Because the way information works are represented, it is possible to represent both the work itself as well as particular copies or performances of that work. Therefore, it is preferable to distinguish between “Hair-TheMusical” and “Hair-MusicalPerformance” and “Hair-MusicalPerformance006”. Whole types of information works are usually designated with the suffix “-CW”, as in “#$Novel-CW”. The CW stands for “conceptual work”. Computer programs should have the suffix “-TheProgram”. Please see the Handbook section on Conceptual Works for more information.

If two people have the same name, it is useful to distinguish between the two constants by following the actual names with a hyphen and some very notable distinguishing characteristic, such as #$HenryMiller-Author. As “Henry Miller” is acommon name, distinguishing here is probably a good idea.

There are also conventions regarding how CycL terms are referred to in the Knowledge Base.
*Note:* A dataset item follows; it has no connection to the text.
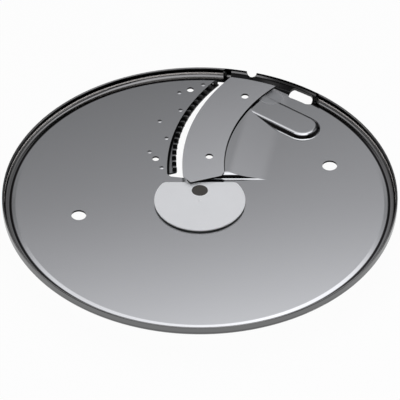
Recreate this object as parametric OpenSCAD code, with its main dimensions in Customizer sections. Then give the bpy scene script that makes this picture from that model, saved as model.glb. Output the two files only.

Whenever the word “formula” is used when we talk about CycL, we mean a relation applied to some arguments, enclosed in parenthesis. Thus

        (isa Lassie Dog)
        (JuvenileFn Dog)

are formulae, but #$True and #$Lassie are not.

The word “sentence” is the more specific term used to denote a relation (either a predicate or a truth function) applied to some arguments. Sentences are syntactically well-formed and have a truth-value when they are semantically well-formed as well.

The entire CycL grammar ontology has been recently revised to be a more accurate reflection of the grammar. Each CycL grammar collection has been given more appropriate code support for membership (in the form of defnIff hooks).

All CycL grammar collections should begin with either CycL, EL, HL, or SubL in their names. For example, ‘#$CycLAssertion’ and ‘#$ELSentence-Assertable’ are correct, whereas ‘#$Assertion’ and ‘#$Formula’ are not.